Side note: I’ve been an executive director three times in my career – at ACCESS Reproductive Justice, the California Coalition for Reproductive Freedom, and now All-Options – and in all three organizations, I followed the founder. I love coming into an organization with a vision and values that I believe in, and helping to bring it the structure and resources it needs to grow and thrive. I always try to bring my doula and options counseling mindset to my leadership: listening, supporting, making connections, trusting the process, and learning as we go.
I was the ED at ACCESS RJ when Backline was first founded in 2004. When I met our founder, Grayson Dempsey, at a conference in 2006, we bonded over our shared belief in standing for abortion rights while also holding space for the messy complexity of people’s feelings about their pregnancy and parenting decisions.

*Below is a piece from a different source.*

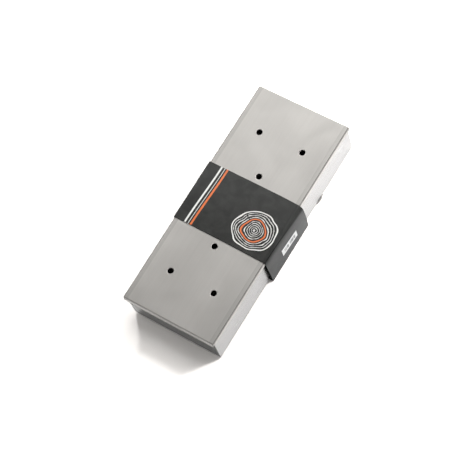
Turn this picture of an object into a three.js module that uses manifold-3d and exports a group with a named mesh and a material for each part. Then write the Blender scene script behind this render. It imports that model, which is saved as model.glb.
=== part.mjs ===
// Smoker box for a grill: a folded steel tray, a lid that slides on its rims, and a card sleeve round both.
// Millimetres. X runs across the box, Y along it with the front end at -Y, and Z is up.
import * as THREE from "three";
import { mergeVertices } from "three/addons/utils/BufferGeometryUtils.js";
import Module from "manifold-3d";

// Sheet steel and clearances
const sheet = 0.5;
const slide_clearance = 0.3;
const weld_gap = 0.3;
const cut_overrun = 1;

// Lid
const lid_length = 221;
const lid_width = 90;
const lid_fold_radius = 1.0;
const lid_return_radius = 0.6;
const front_lip_height = 4.8;
const front_lip_lean = 0.55;
const corner_slit = 0.35;
const vent_diameter = 5.5;
const corner_vent_across = 43;
const corner_vent_along = 144;
const middle_vent_along = 72;

// Tray
const tray_height = 37.6;
const rim_drop = 4;
const rim_gap = 0.6;
const tray_fold_radius = 1.3;
const tray_rear_inset = 0.4;
const end_flange_depth = 8;
const end_flange_margin = 4;
const corner_relief = 0.3;
const grip_tab_width = 12.4;
const grip_tab_reach = 1.9;
const grip_tab_from_middle = 53;

// Card sleeve
const card = 0.5;
const sleeve_length = 58;
const sleeve_slack_at_foot = 1.5;
const sleeve_slack_at_bulge = 2.1;
const sleeve_slack_at_top = 1.1;
const sleeve_fold_radius = 0.8;
const sleeve_soft_fold_radius = 2.1;
const sleeve_bulge_radius = 60;
const glue_flap_width = 16;
const glue_flap_from_side = 12;

// Paper label on the sleeve
const label_width = 22.5;
const label_height = 11.2;
const label_thickness = 0.12;
const label_gap = 0.05;
const label_above_foot = 16.5;
const label_off_middle = 2.2;

// Roundness, as counts and not lengths
const steps_per_turn = 48;
const vent_steps = 32;

// Places that follow from the sizes above
const tray_foot = card + card + slide_clearance;
const rim_top = tray_foot + tray_height;
const lid_top = rim_top + slide_clearance + sheet;
const rim_reach = sheet + rim_gap;
const lid_inside_half = lid_width / 2 - sheet;
const tray_half_width = lid_inside_half - slide_clearance - rim_reach;
const tray_front = -lid_length / 2 + sheet + slide_clearance + rim_reach;
const tray_rear = lid_length / 2 - tray_rear_inset;
const tray_length = tray_rear - tray_front;
const lid_skirt = lid_top - (rim_top - rim_drop - slide_clearance) + sheet;
const sleeve_top = lid_top + slide_clearance + card;
const sleeve_left = -lid_width / 2 - slide_clearance - card;
const sleeve_right = lid_width / 2 + slide_clearance + card;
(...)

That was – and still is – a rare approach to take in the reproductive health, rights, and justice movements.
For so many reasons, our movement stays on the defensive, and it’s hard to make space for nuance and complexity when you’re in a reactive place. We prioritize arguments that will help win policy even if that means oversimplifying and sanitizing people’s needs and experiences. We’re afraid to admit that lots of people have complicated feelings about abortion (including people who have abortions), or that crisis pregnancy centers sound like a good idea to most people because they know parents need more support. We’ve focused on preventing pregnancy and defending abortion without examining our implicit bias about who deserves to be supported and celebrated if they want to parent – and we’ve allowed anti-abortion groups to take up way too much space in pregnancy loss, parenting, and adoption.
I believe that real change can happen when we make space for the nuance, for the both/and. Everyone should be able to have an abortion when they want or need one, without barrier or judgment, and with full support for all their feelings about it. And, no one should feel that abortion – or adoption – is their only choice because they are not supported to parent a child they would otherwise welcome. Holding both of these truths makes us stronger. It honors people’s lived realities and builds community. And it’s part of how All-Options aligns our work with reproductive justice values.

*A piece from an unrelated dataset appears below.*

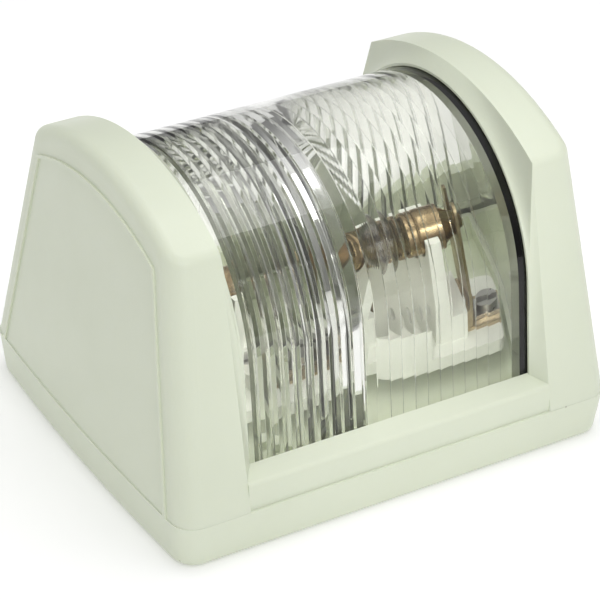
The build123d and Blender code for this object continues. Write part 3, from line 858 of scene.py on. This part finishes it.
# %% Caps
cap_mouth, cap_shoulder, cap_tip = 0.0126, 0.017, 0.0205
cap_bore, cap_radius, cap_corner = 0.00315, 0.0036, 0.00018
groove_x, groove_half, groove_depth = 0.01365, 0.00025, 0.00017
cone_foot, cone_tip = 0.003, 0.001
cap_outline = [
    (cap_mouth, cap_bore),
    (cap_mouth, cap_radius),
    (groove_x - groove_half, cap_radius),
    (groove_x, cap_radius - groove_depth),
    (groove_x + groove_half, cap_radius),
    (cap_shoulder, cap_radius),
    (cap_shoulder, cone_foot),
    (cap_tip, cone_tip),
    (cap_tip, axis_gap),
]
for side, end in ((-1, "upper"), (1, "lower")):
    outline = [(side * x, radius) for x, radius in cap_outline]
    cap = turn(f"cap_{end}", outline if side > 0 else outline[::-1], cap_corner, cap_brass)
    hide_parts(f"bulb_cap_{end}")
print("caps turned")

# %% [markdown]
# ### The filament
#
# The filament is a coil of thin wire. Its centre line is a helix with a straight lead at each end, and
# the wire is a ring of points carried along it. A curve with a bevel depth would look the same.

# %% Coiled filament
coil_half, coil_radius, coil_turns, turn_steps = 0.004, 0.00038, 26, 14
wire_radius, wire_sides = 0.00006, 8
lead_start, lead_end = coil_half + 0.0004, 0.0137
coil_steps = coil_turns * turn_steps
centre_line = [(-lead_end, 0.0, 0.0), (-lead_start, 0.0, 0.0)]
for k in range(coil_steps + 1):
    t = k / coil_steps
    angle = 2 * pi * coil_turns * t
    centre_line.append((coil_half * (2 * t - 1), coil_radius * cos(angle), coil_radius * sin(angle)))
centre_line += [(lead_start, 0.0, 0.0), (lead_end, 0.0, 0.0)]
vertices, normals = [], []
for index, point in enumerate(centre_line):
    before = Vector(centre_line[max(index - 1, 0)])
    after = Vector(centre_line[min(index + 1, len(centre_line) - 1)])
    way = (after - before).normalized()
    side = way.cross(Vector((0, 0, 1))).normalized()
    up = side.cross(way)
    for k in range(wire_sides):
        out = side * cos(2 * pi * k / wire_sides) + up * sin(2 * pi * k / wire_sides)
        vertices.append(tuple(Vector(point) + out * wire_radius + Vector((0, 0, bulb_axis))))
        normals.append(tuple(out))
last = len(vertices) - wire_sides
faces = grid_faces(0, len(centre_line), wire_sides, around=True, flip=True)
faces += [tuple(range(wire_sides)), tuple(range(last, last + wire_sides))[::-1]]
coil = add_mesh("filament_coil", vertices, normals, faces, tungsten)
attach(coil, "bulb")
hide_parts("bulb_filament")
print("filament points:", len(vertices))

That’s why I’ve always loved this organization. There is no other place like All-Options that welcomes people’s real stories and struggles with pregnancy, parenting, abortion, and adoption, without judgment or agenda. We are there for each person who is agonizing over a pregnancy decision, or healing from a miscarriage, or considering abortion for the sake of the children they already have. The person who terminated a pregnancy after a devastating fetal diagnosis but isn’t welcomed in the pregnancy loss community. The person for whom being adopted adds layers of complexity to deciding to become a parent. The person who is certain abortion is the best choice for them, and needs a safe place to feel both their sadness and their relief. The person who needs abortion funding and diaper support to take care of themself and their family.

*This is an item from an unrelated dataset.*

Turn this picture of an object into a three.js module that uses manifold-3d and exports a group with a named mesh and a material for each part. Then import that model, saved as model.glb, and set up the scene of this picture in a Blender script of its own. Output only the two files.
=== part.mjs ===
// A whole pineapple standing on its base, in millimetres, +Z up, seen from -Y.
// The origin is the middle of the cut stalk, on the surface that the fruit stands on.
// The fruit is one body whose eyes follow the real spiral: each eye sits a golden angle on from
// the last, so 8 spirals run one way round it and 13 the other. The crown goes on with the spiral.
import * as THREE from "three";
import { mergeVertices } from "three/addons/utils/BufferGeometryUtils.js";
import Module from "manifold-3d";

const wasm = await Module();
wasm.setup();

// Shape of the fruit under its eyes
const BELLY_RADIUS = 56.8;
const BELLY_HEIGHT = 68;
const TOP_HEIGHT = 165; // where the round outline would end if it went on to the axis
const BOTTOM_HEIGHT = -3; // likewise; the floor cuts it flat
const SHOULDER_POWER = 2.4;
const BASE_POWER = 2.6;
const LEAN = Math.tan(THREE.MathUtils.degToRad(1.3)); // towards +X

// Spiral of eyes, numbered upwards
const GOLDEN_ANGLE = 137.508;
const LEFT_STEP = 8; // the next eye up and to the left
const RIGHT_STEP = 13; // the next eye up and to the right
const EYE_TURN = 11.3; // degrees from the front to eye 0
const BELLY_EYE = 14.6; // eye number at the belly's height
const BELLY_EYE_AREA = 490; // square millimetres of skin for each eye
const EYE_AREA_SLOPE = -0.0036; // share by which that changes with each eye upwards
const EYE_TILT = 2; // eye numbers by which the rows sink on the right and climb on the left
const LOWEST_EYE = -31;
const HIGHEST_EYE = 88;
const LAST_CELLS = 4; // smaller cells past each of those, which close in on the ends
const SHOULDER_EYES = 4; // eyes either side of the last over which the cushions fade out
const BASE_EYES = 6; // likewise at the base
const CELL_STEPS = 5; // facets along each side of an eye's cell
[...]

It has been such an honor to be part of this organization for so many years. During my tenure as Executive Director, we’ve changed our name to better reflect our mission, opened the nation’s first All-Options Pregnancy Resource Center, adopted the Faith Aloud program, and grown to a team of 14 nationally distributed staff and a budget of $1.5million. Last year alone, we supported 1,511 Talkline and 117 Faith Aloud callers, funded abortion care for 3,300 Hoosiers, and provided 9,800 packs of diapers to 560 Indiana families. We also created new trainings, built the skills of 294 providers who work with pregnant people, and launched an organizing program in Indiana to build power and work toward the compassionate and just future we all deserve.
Throughout all this growth and change, we’ve stayed true to our mission and values – supporting people without judgment and with compassion and dignity, in all their feelings, decisions, and experiences with pregnancy, parenting, abortion, and adoption. In a world where it’s often easier to say what we’re against than what we’re for, I’m proud that All-Options is an inspiring model of what’s possible.